Não devemos subestimar a contribuição de Zarah Sultana. Ela era um pouco como a nova amiga que veio de férias com um grupo bem estabelecido que sempre demorava uma eternidade para escolher o restaurante à noite. Pelo menos meia hora tinha sido desperdiçada e ela simplesmente foi e sentou-se, e todos a seguiram relutantemente.
É claro que houve reclamações entre o grupo estabelecido sobre a ousadia da nova amiga. Claramente, a corte de conselheiros e a bancada de Corbyn foram pegos de surpresa por Sultana e ficaram irritados. Mas pelo menos ela fez as coisas andarem. Mais importante ainda, ela amplia o apelo da nova formação. Ela é de outra geração, é mulher e tem ascendência sul-asiática. Zarah simboliza a geração que o Partido Trabalhista perdeu por causa da Palestina.
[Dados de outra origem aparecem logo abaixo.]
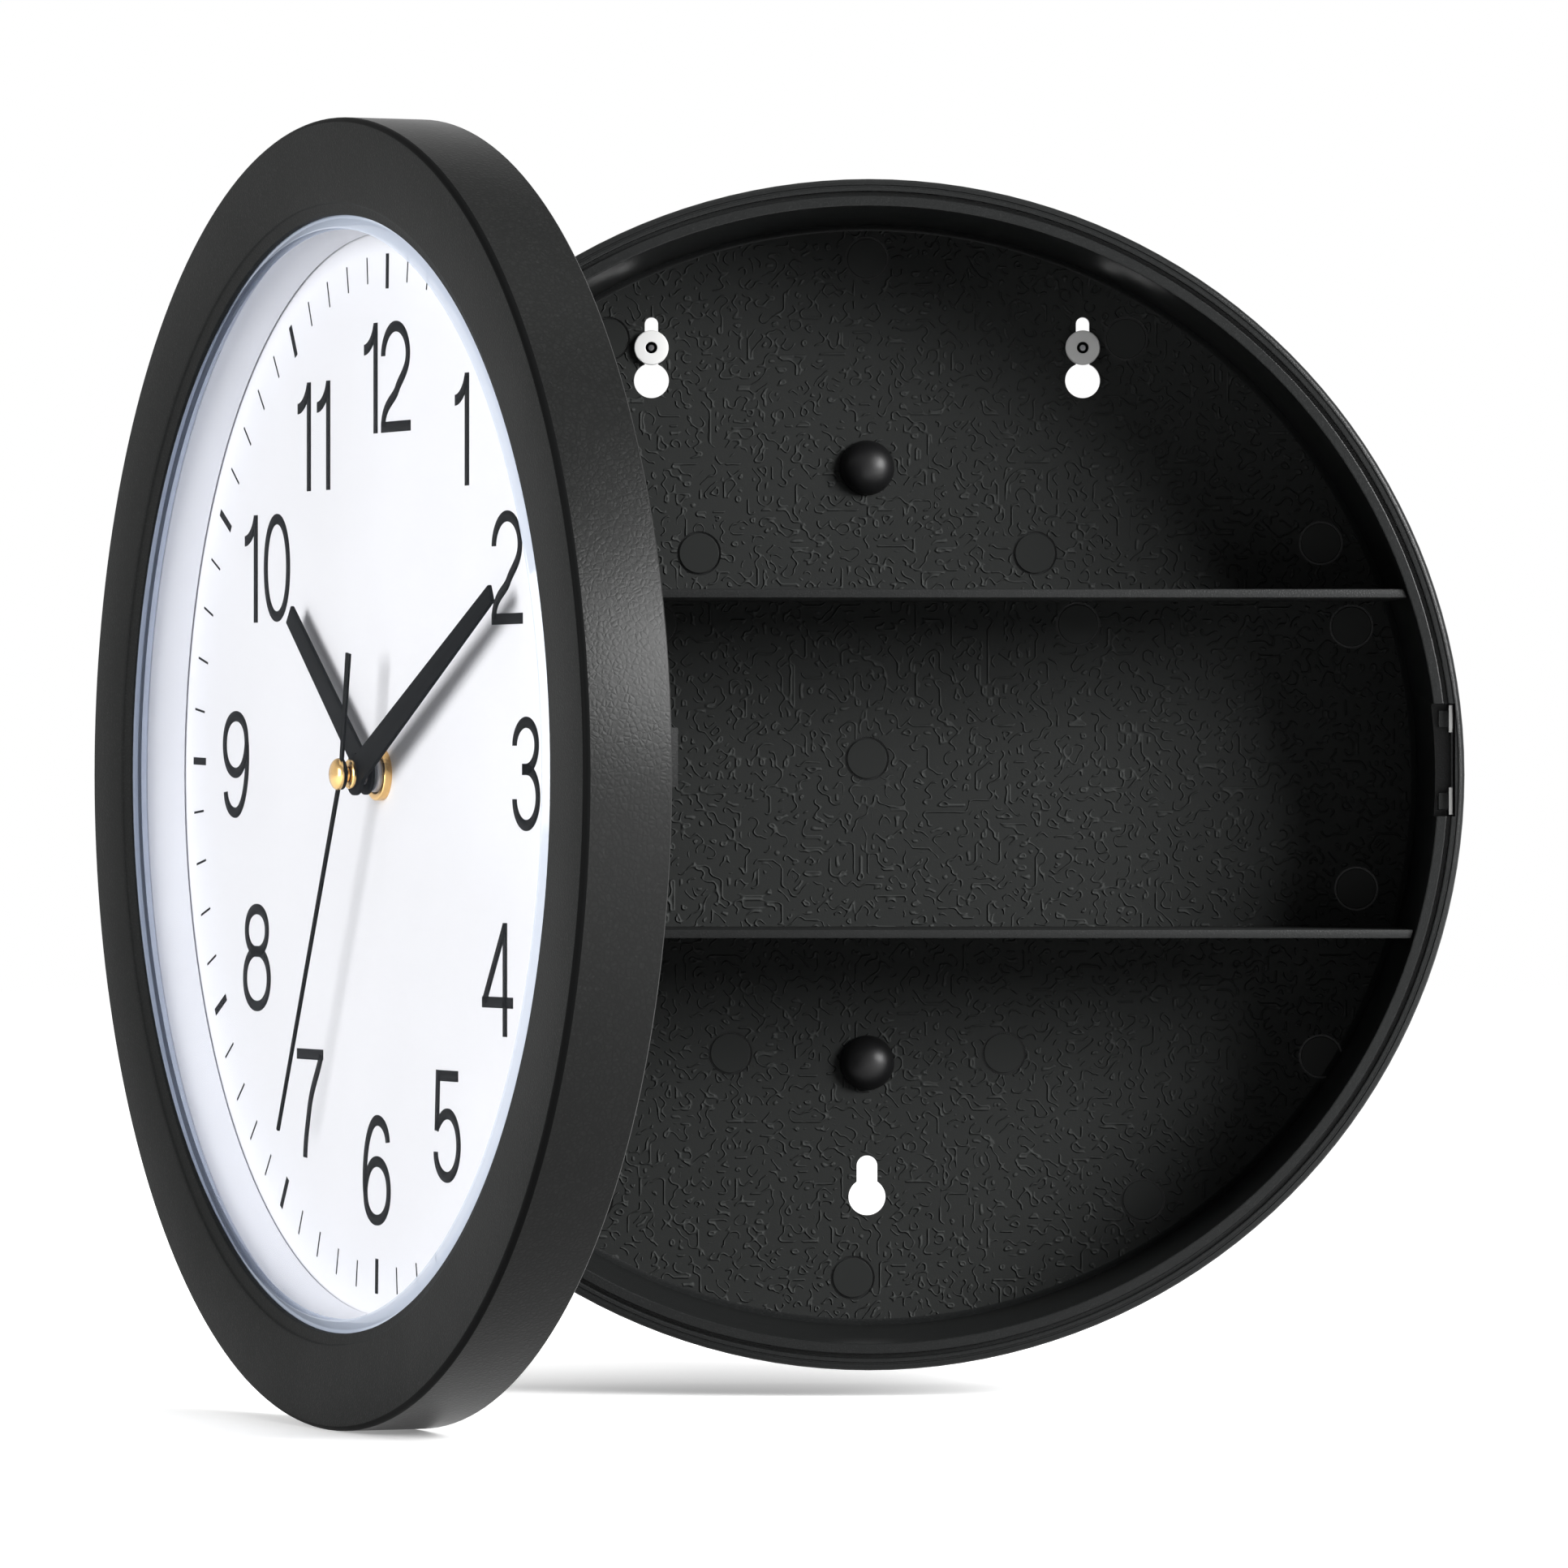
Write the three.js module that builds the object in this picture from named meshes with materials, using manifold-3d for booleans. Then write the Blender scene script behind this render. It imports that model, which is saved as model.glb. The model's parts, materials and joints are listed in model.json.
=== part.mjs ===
// A ten inch wall clock whose face is the door of a round box with two shelves.
// Millimetres, +Z up. The case axis is Y: the wall is at +Y and the room is at -Y.
// The door is first described shut, then turned about its hinge to where it stands open.

import * as THREE from 'three';
import { mergeVertices } from 'three/addons/utils/BufferGeometryUtils.js';
import Module from 'manifold-3d';

const wasm = await Module();
wasm.setup();

// Fits and facets
const FIT = 0.3; // gap between pieces that touch
const RUN = 0.3; // gap round a turning piece
const RING_STEPS = 64;
const PIN_STEPS = 16;
const SMALL_STEPS = 12; // screws, posts and arbors
const HUB_STEPS = 24; // wheels, bosses and tubes
const DOME_STEPS = 4; // from the crown of a dome to its edge
const CUT_OVER = 1; // how far a cut runs past what it cuts

// Door opening, degrees from shut
const OPEN_ANGLE = 65.5;

// Case
const CASE_R = 121.5;
const CASE_DEPTH = 50;
const PANEL_T = 2.5;
const WALL_T = 2.4;
const WALL_DRAFT = 1.4;
const RIM_W = 5.5;
const FLANGE_DEPTH = 7;
const FLANGE_STEP = 0.4;
const FLANGE_ROUND = 1.6;
const LIP_W = 0.9;
const GROOVE_W = 0.8;
const GROOVE_DEPTH = 2.2;
const RING_DROP = 0.8;
const BACK_ROUND = 2.4;
const INNER_ROUND = 1.2;

// Shelves
const SHELF_T = 1.8;
const SHELF_UP_Z = 37;
const SHELF_LOW_Z = -32.5;
const SHELF_SETBACK = 1.2;

// Hanging holes and what sits in them
const KEYHOLE_R = 3.85;
const KEYHOLE_SLOT_W = 4.3;
const KEYHOLE_RISE = 6.5;
const KEYHOLE_INSET = 33.5; // from the outside of the case
const HANGER_INSET = 21.8;
const HANGER_ANGLE = 26.8; // either side of twelve
const HANGER_HOLE_R = 3.65;
const HANGER_DROP = 6.8;
const HANGER_SLOT_W = 2.8;
const HANGER_RISE = 5;
const HANGER_HEAD_R = 3.6;
const HANGER_HEAD_T = 1.4;
const HANGER_SCREW_R = 0.9;
const HANGER_SCREW_HEAD_R = 1.5;
const HANGER_SINK = 0.5; // seat of the screw head in the button
const HANGER_SCREW_SHANK = 0.4;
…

Ao mesmo tempo, parece que a ideia de uma federação flexível foi agora substituída por planos de uma conferência e pela adesão de pessoas ao partido. O próprio Scheider, que é próximo de Corbyn, defende uma estrutura democrática e uma liderança coletiva. O diabo pode estar nos detalhes, mas há todas as chances de que o partido seja criado democraticamente e se torne um foco nacional para os milhões que buscam uma alternativa à esquerda de Starmer.